Bias Jingga

Minggu, 10 April 2016

Kuantar ke Gerbang.

Ciplikan Kisah Cinta Ibu Inggit dengan Bung Karno

Ketika Bung Karno dipenjara di penjara Bancey, Bandung, Bu Inggit setiap hari mengirimi makanan dan koran untuk suaminya. Padahal ia sendiri tidak tahu apakah makanan-makanan itu sampai pada suaminya atau tidak. Karena setiap ia datang, setiap kali itu pula penjaga penjara membentaknya. Bahkan saat itu ia tidak diperkenankan bertemu dengan suaminya

Ketika Bung Karno dipindahkan ke rumah tahanan Sukamiskin, Bandung, Ibu Inggit setiap hari mengunjunginya dengan membawakan makanan. Karena waktu pertemuan dengan suaminya amat terbatas, maka di setiap pertemuan di penjara itu, Bu Inggit selalu memberinya semangat, selalu memotivasi Singa Podium itu. Padahal di rumah ia kesulitan keuangan. Namun hal itu tidak diungkapkan kepada Bung Karno, suaminya.

Bahkan suatu ketika Ibu Inggit sama sekali tidak punya ongkos untuk naik delman dari rumah ke penjara Sukamiskin. Namun demi menjaga semangat dan perasaan suaminya, Ibu Inggit rela berjalan kaki dari rumah menuju penjara! Buat yang tahu Bandung, jarak dari Ciateul di tengah kota (rumah Bu Inggit) ke penjara Sukamiskin yang di pinggir kota itu bukan main jauhnya!! Dalam perjalanan pulang dengan berjalan kaki dari Sukamiskin ke rumah, Bu Inggit sempat kehujanan deras sekali, sehingga sampai di rumah sudah larut malam. Tapi semua itu dilakukannya dengan ikhlas. Karena ia tahu tanggung jawabnya sebagai istri pejuang. Ia pikir, untuk apa soal remeh temeh saja diceritakan pada suaminya.
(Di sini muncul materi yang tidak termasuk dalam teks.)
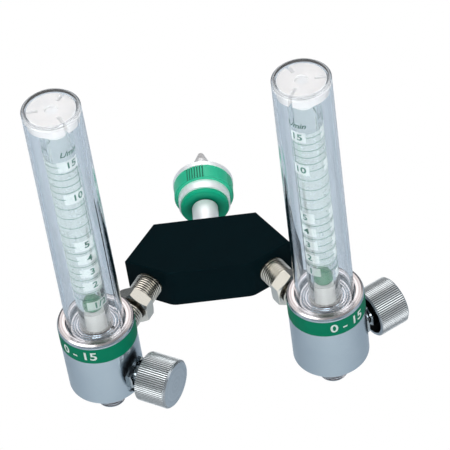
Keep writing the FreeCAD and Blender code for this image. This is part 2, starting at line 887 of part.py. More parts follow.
def make_tube_retainer(meter):
    body = meter.body("tube_retainer")
    plug_r = bore_high_r - retainer_gap
    outer = shroud_top_r - shroud_wall - retainer_gap
    outline = [
        (0, flow_tube_top - retainer_plug),
        (plug_r - retainer_gap, flow_tube_top - retainer_plug),
        (plug_r, flow_tube_top),
        (outer, flow_tube_top),
        (outer, ceiling - retainer_edge),
        (outer - retainer_edge, ceiling),
        (recess_dia / 2, ceiling),
        (recess_dia / 2, ceiling - recess_depth),
        (0, ceiling - recess_depth),
    ]
    turned(body, outline)
    for index in range(retainer_slots):
        angle = 360 / retainer_slots * (index + 0.5) - 90
        turn = FreeCAD.Rotation(UP, angle)
        corner = turn.multVec(FreeCAD.Vector(0, -1, 0))
        along = turn.multVec(FreeCAD.Vector(1, 0, 0))
        half = retainer_slot / 2
        slot(body, f"slot_{index}", outer, retainer_slot, ceiling - flow_tube_top,
             half * corner.x + retainer_slot_start * along.x,
             half * corner.y + retainer_slot_start * along.y,
             flow_tube_top, turn)
    meter.upright(body)


def make_bonnet(meter):
    body = meter.body("valve_bonnet")
    bore = spindle_r + running_fit
    padded(body, hexagon(bonnet_hex), bonnet_hex_length, spotface_reach)
    hex_corner_cut(body, bonnet_hex, bonnet_hex_end, -1)
    rod(body, "Additive", "shank", valve_bore_dia / 2, bonnet_shank, 0, 0, bonnet_shank_start, UP)
    rod(body, "Additive", "neck", bonnet_neck_r, bonnet_neck_length, 0, 0, bonnet_hex_end, UP)
    drill(body, "bore", bore, bonnet_neck_end - bonnet_shank_start, 0, 0, bonnet_shank_start, UP)
    meter.along_valve(body)


def make_packing_nut(meter):
    body = meter.body("packing_nut")
    padded(body, hexagon(packing_hex), packing_length, packing_start)
    hex_corner_cut(body, packing_hex, packing_end, -1)
    drill(body, "thread", bonnet_neck_r, packing_overlap, 0, 0, packing_start, UP)
    drill(body, "hole", spindle_r + running_fit, packing_length, 0, 0, packing_start, UP)
    meter.along_valve(body)


def make_valve_stem(meter):
    body = meter.body("valve_stem")
    needle_base = valve_bore_floor + needle_lift
    groove = seal_reach - seal_cord / 2
    core = spindle_r - seal_cord
    outline = [
        (0, needle_base - needle_length),
        (needle_tip_dia / 2, needle_base - needle_length),
        (needle_hole_dia / 2 - needle_play, needle_base),
        (spindle_r, needle_base + needle_shoulder),
        (spindle_r, groove),
        (core, groove),
        (core, groove + seal_cord),
        (spindle_r, groove + seal_cord),
        (spindle_r, spindle_end),
        (0, spindle_end),
    ]
    turned(body, outline)
    meter.along_valve(body)


def make_stem_seal(meter):
    body = meter.body("stem_seal")
    ring(body, spindle_r - seal_cord / 2, seal_cord, seal_reach)
    meter.along_valve(body)


def make_knob(meter):
    body = meter.body("flow_knob")
    outer = knob_dia / 2
    inner = outer - knob_wall
    hub_r = spindle_r + knob_hub_wall
    outline = [
        (inner, knob_start),
        (outer - knob_back_edge, knob_start),
        (outer, knob_start + knob_back_edge),
        (outer, knob_end - knob_edge),
        (outer - knob_edge, knob_end),
        (0, knob_end),
        (0, spindle_end),
        (spindle_r, spindle_end),
        (spindle_r, knob_hub_start),
        (hub_r, knob_hub_start),
        (hub_r, knob_hub_end),
        (inner, knob_hub_end),
    ]
    turned(body, outline)
    corner_first = FreeCAD.Rotation(UP, -45)
    flute = slot(body, "flute", flute_side, flute_side, knob_length, outer - flute_depth, 0, knob_start,
                 corner_first)
    polar(body, flute, flute_count, 360)
    side = FreeCAD.Vector(1, 0, 0)
    drill(body, "screw_hole", screw_dia / 2, outer, 0, 0, screw_reach, side)
    meter.along_valve(body)


def make_knob_screw(meter):
    body = meter.body("knob_screw")
    out = FreeCAD.Vector(1, 0, 0)
    rod(body, "Additive", "thread", screw_dia / 2, knob_hub_wall, spindle_r, 0, screw_reach, out)
    meter.along_valve(body)


def make_outlet(meter):
    body = meter.body("outlet")
    end = body_bottom - outlet_length
    mouth = outlet_mouth_dia / 2
    bore = passage_dia / 2
    shank = outlet_shank_dia / 2
    mouth_top = end + outlet_mouth_depth
    collar_low = body_bottom - outlet_collar
    collar_r = thread_r + outlet_collar_proud
    outline = [(mouth, end), (thread_core_r - thread_lead, end)]
    outline += ridges(end + thread_lead, collar_low - fit_gap)
    outline += [
        (thread_core_r, collar_low),
        (collar_r, collar_low),
        (collar_r, body_bottom),
        (shank, body_bottom),
        (shank, body_bottom + outlet_shank_length),
        (bore, body_bottom + outlet_shank_length),
        (bore, mouth_top + (mouth - bore)),
        (mouth, mouth_top),
    ]
    turned(body, outline)
    meter.upright(body)


make_block()
make_inlet_stem()
make_hand_nut()
make_hand_nut_cap()
make_hand_nut_grip()
make_thrust_washer()
PIECES = (
    make_block_adapter, make_inlet_nut, make_inlet_nipple, make_inlet_filter, make_inlet_seal,
    make_meter_body, make_band, make_shroud, make_shroud_gasket, make_tube_seat, make_flow_tube,
    make_float_ball, make_tube_retainer, make_bonnet, make_packing_nut,
    make_valve_stem, make_stem_seal, make_knob, make_knob_screw, make_outlet,
)
for meter in (Meter("left", -1), Meter("right", 1)):
    for make_piece in PIECES:
        make_piece(meter)

doc.recompute()
for item in doc.Objects:
    if "Invalid" in item.State or "Error" in item.State:
        raise RuntimeError(f"{item.Name} failed: {item.State}")
for node in NODES:
    if node.Shape.isNull() or not node.Shape.isValid():
        raise RuntimeError(f"{node.Label} has no valid shape")

os.makedirs(OUT_DIR, exist_ok=True)
for node in NODES:
    node.Shape.exportStep(os.path.join(OUT_DIR, node.Label + ".step"))
    print(node.Label, len(node.Shape.Solids), round(node.Shape.Volume, 1))
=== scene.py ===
import math

import bmesh
import bpy
import numpy as np
from mathutils import Matrix, Vector


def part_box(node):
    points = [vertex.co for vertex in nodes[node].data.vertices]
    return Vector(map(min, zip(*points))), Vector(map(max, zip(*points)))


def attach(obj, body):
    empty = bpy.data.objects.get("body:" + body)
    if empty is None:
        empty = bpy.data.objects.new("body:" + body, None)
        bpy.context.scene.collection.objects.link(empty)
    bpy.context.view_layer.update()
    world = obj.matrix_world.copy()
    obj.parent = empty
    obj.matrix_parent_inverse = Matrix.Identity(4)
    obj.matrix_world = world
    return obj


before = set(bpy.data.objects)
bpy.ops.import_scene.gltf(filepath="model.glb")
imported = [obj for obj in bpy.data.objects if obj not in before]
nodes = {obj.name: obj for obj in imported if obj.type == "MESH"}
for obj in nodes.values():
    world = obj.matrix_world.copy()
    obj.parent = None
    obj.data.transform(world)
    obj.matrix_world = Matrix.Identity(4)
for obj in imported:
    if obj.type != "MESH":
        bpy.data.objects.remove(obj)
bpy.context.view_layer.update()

MM = 0.001
scene = bpy.context.scene


# The two meters, as they stand in the frame

VALVE_Z = -7.0
SPLAY = math.radians(30)
UP = Vector((0, 0, 1))
BEHIND = Vector((0, 1, 0))


def meter_at(side, sign):
    """The upright axis of a meter, and the level directions to its front, inlet and valve."""
    low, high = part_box(side + "_flow_tube")
    middle = (low + high) / 2
    sine = math.sin(SPLAY) * sign
    cosine = math.cos(SPLAY)
    return {
        "axis": Vector((middle.x, middle.y, 0)),
        "front": Vector((sine, -cosine, 0)),
        "inlet": Vector((-sine, cosine, 0)),
        "valve": Vector((cosine, sine, 0)),
    }


METERS = {"left": meter_at("left", -1), "right": meter_at("right", 1)}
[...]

Meskipun 'hanya' lulusan madrasah, Inggit Garnasih adalah perempuan dengan kecerdasan emosi dan spiritual yang sangat tinggi. Ia pandai menyembunyikan perasaannya, memenej emosinya. Ia juga pandai menghibur dan memotivasi suaminya. Keyakinannya pada Tuhan juga sangat tinggi. Ia selalu menerima dengan ikhlas suratan takdir dirinya. Ia bukan wanita cengeng yang merengek minta uang belanja pada suami, bukan!

Selama Soekarno kuliah, Inggit lah yang membiayainya. Bahkan uang belanja dan makan sehari-hari, Inggit pun yang mengusahakannya dengan menjual jamu-jamu, bedak, dan menjahit kutang. Dan ia telah terbiasa melakukan hal ini sejak masih gadis. Ia adalah perempuan mandiri yang berhasil 'membesarkan' Soekarno. Inggit Garnasih bagi Soekarno tak lain seperti Khadijah bagi Muhammad. Bedanya, ketika Khadijah masih hidup, Muhammad adalah monogamis sejati. Namun Soekarno hendak berpoligami ketika masuk di usia 40 tahun, sementara Inggit sudah berusia 52 tahun.

Alasan 'manusiawi' yang membuat Soekarno ingin menikah lagi, karena ia ingin punya keturunan, anak kandung. Dan hal itu tidak bisa ia dapatkan dari Inggit Garnasih, karena perempuan luar biasa itu ternyata mandul. Yang menjadi pertanyaan Inggit ketika itu adalah, "Kenapa baru sekarang?". Kenapa keinginan memiliki keturunan itu baru muncul ketika usianya menginjak 52 tahun? Kenapa tidak dari dulu?

Yang mungkin lebih menyakitkan Inggit adalah, perempuan yang hendak dinikahi Kusno-nya itu adalah anak angkatnya sendiri, murid Soekarno sendiri, yaitu Fatmah alias Fatmawati. Gadis 15 tahun yang bagi Inggit sudah seperti anaknya sendiri itu.

Karena pantang dimadu, Inggit minta diceraikan. Di depan gerbang kemerdekaan Indonesia, Inggit 'dipulangkan' kembali ke keluarganya di Bandung. Sebelum berpisah, Inggit menjabat tangan Soekarno dan berkata, "Selamat jalan. Semoga semua selamat dalam perjalanan". Doanya terkabul. Soekarno selamat dalam perjalanannya membawa bangsa Indonesia ke gerbang kemerdekaan.